My daughter and I would love to add a couple ADF to our betta community tank. I keep reading how tough they are to feed in communities. I've done a fair share of reading and am confident we can meet the other care requirements (soft sand substrate, driftwood near the top, appropriate height tank, lots of hiding spots and live plants, etc.) I'm willing to do frozen food, to train the frogs for, say, a month toward a good solution...if I could think of one. But I'm not willing to target feed for 10+ minutes a day long-term.

On the plus side: We somehow lucked out with a chill betta (to date, we're always watching for stalking and such), ignores snails and other fish (small, nonaggressive) and even ignores the ~50-ish cherry shrimp.

The minus: I can't even feed the shrimp sinking algae pellets because the betta will just shove them out of the way and eat it. He's not aggressive, but he's **such** a pig. I currently feed the betta one one side (New Life betta pellets) while simultaneously feeding the fish on the other (flake food), unless it's a frozen food day.

So...how to do this?
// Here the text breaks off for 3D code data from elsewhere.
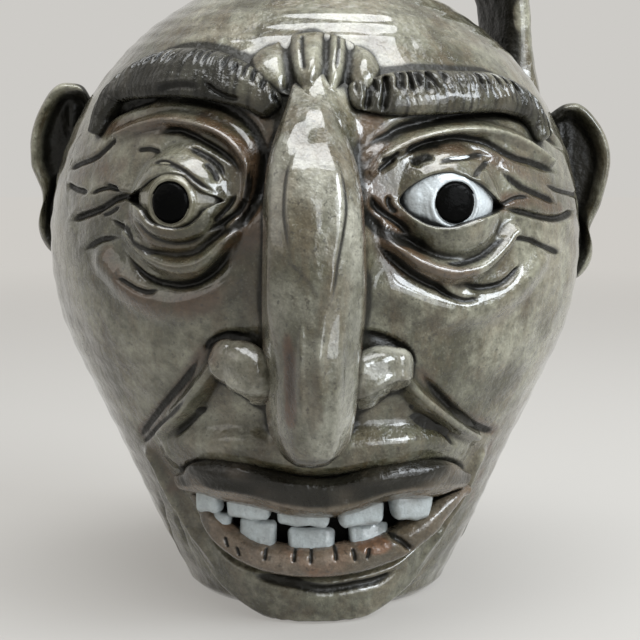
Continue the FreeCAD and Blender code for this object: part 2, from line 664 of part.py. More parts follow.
def write_parts():
    """Checks every object and piece, and writes each piece to a file of its own."""
    doc.recompute()
    failed = [item.Name for item in doc.Objects if {"Invalid", "Error"} & set(item.State)]
    if failed:
        raise RuntimeError(f"Failed objects: {', '.join(failed)}")
    shapes = {}
    for name in PIECES:
        piece = doc.getObject(name)
        piece.Label = name
        if piece.Shape.isNull() or not piece.Shape.isValid():
            raise RuntimeError(f"{name} has no valid shape")
        shapes[name] = piece.Shape
    os.makedirs("parts", exist_ok=True)
    for name, shape in shapes.items():
        shape.exportStep(os.path.join("parts", f"{name}.step"))
        print(f"{name}: {len(shape.Solids)} solid, {shape.Volume / 1000:.2f} cm3")


PIECES = ["jug_body"]
fill_sizes()
jug_form = build_jug()
nose_clay = build_nose()
crest_clay = build_crest()
lip_clays = build_lips()
handle_clay = build_handle()
under_muzzle = [nose_clay, *lip_clays]
for side, name in ((-1, "left"), (1, "right")):
    eye_lid = build_eye(side, name)
    upper_fold = build_folds(side, name, eye_lid)
    build_brow(side, name, upper_fold)
    under_muzzle += build_wing(side, name)
    build_ear(side, name)
build_muzzle(under_muzzle)
build_mouth()
build_chin()
write_parts()
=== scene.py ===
"""A stoneware face jug under ash glaze. Lengths are in millimetres until a piece is finished.

The relief of the face is one field over the thrown wall. Its lines are laid on by their places in the picture, in
pixels of the 640 by 640 frame, and every piece of clay shows its own region of the field.
"""
import math

import bmesh
import bpy
import mathutils
import numpy as np
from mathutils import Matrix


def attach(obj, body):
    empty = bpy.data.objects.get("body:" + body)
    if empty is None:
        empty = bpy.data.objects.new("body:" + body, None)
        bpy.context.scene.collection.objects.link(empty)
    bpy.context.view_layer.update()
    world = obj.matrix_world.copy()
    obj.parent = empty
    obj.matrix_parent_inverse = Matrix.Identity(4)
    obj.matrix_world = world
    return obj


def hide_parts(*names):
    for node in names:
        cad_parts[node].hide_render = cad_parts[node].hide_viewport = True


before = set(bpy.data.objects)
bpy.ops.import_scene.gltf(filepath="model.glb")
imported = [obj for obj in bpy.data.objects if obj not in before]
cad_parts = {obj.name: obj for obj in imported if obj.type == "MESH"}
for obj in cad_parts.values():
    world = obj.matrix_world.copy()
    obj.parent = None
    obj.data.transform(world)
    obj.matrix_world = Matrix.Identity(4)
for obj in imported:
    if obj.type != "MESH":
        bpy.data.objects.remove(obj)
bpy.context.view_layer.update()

MM = 0.001
SIDES = ("left", "right")

# Camera: its place, its tilt down, and the focal length and the jug's axis in pixels of the frame
CAMERA_PLACE = (0.0, -420.0, 125.4)
CAMERA_TILT = math.radians(6)
FRAME_SIZE = 640
FOCAL = 1343
AXIS_PIXEL = 316
SENSOR = 36

# The thrown jug: its belly, the lean of the straight wall under it, its neck and its bore
BELLY_RADIUS = 81.0
EQUATOR = 107.0
FOOT_RADIUS = 39.5
LEAN = math.radians(24.99)
TANGENT_HEIGHT = EQUATOR - BELLY_RADIUS * math.sin(LEAN)
SHOULDER = 190
NECK_RADIUS = 17
BORE_RADIUS = 10.5

# The wall's radius at the middle of the face, and the eyeballs: their places, turns in degrees and sizes
FACE_WALL = 80.0
EYE_CENTRES = {"left": (math.radians(-26.5), 119.5), "right": (math.radians(26.5), 119.5)}
GAZES = {"left": 4.5, "right": -12.0}
GAZE_DOWN = 1.0
BALL_RADIUS = 15.0
BALL_REACH = 71.2
PUPIL_EDGE = 5.35


def stand(name, data):
    """Puts a new object at the origin of the scene."""
    thing = bpy.data.objects.new(name, data)
    bpy.context.scene.collection.objects.link(thing)
    return thing


def add_camera():
    """The camera at the picture's place and angle."""
    data = bpy.data.cameras.new("camera")
    data.sensor_width = SENSOR
    data.lens = SENSOR * FOCAL / FRAME_SIZE
    data.shift_x = (FRAME_SIZE / 2 - AXIS_PIXEL) / FRAME_SIZE
    camera = stand("camera", data)
    camera.location = [length * MM for length in CAMERA_PLACE]
    camera.rotation_euler = (math.pi / 2 - CAMERA_TILT, 0, 0)
    bpy.context.scene.camera = camera


add_camera()


# --- Places on the wall ---

def wall_radius(height):
    """The radius of the thrown wall, on the belly or on the straight wall under it."""
    belly = np.sqrt(np.maximum(BELLY_RADIUS ** 2 - (height - EQUATOR) ** 2, 0))
    straight = FOOT_RADIUS + np.maximum(height, 0) * math.tan(LEAN)
    return np.where(height > TANGENT_HEIGHT, belly, straight)


def wall_scale(line):
    """The wall's radius at the middle height of a line: millimetres for each radian."""
    return float(wall_radius(line[:, 1].mean()))


def lengths(path):
    """The length reached at each point of a path."""
    return np.append(0, np.cumsum(np.hypot(*np.diff(path, axis=0).T)))


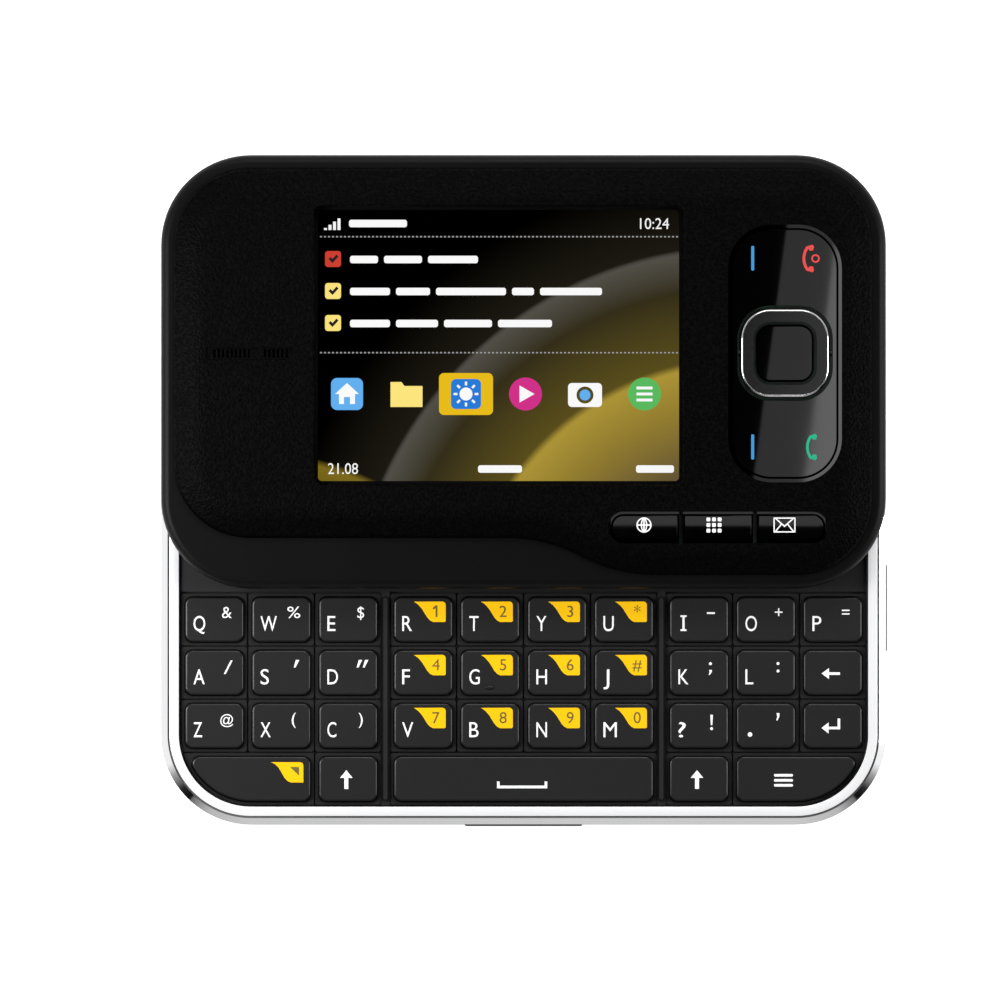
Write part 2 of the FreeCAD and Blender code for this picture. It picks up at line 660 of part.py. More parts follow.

We can't put food in a tray and train the frogs to eat from it because the betta will hog it.
Ideas:
?the 'small glass cup with fishing line attached method- put food in, lower, train frogs to go into it-- somehow maybe the betta won't go in it if it's just the right size?
?put the betta/or frogs in a breeder box for a few minutes and feed the frogs every other day
? just throw frozen ?daphnia, bloodworms, what? into the tank and everyone will eat them [and make sure the frogs get some?]
?other successful experiences anyone can share

Thanks!!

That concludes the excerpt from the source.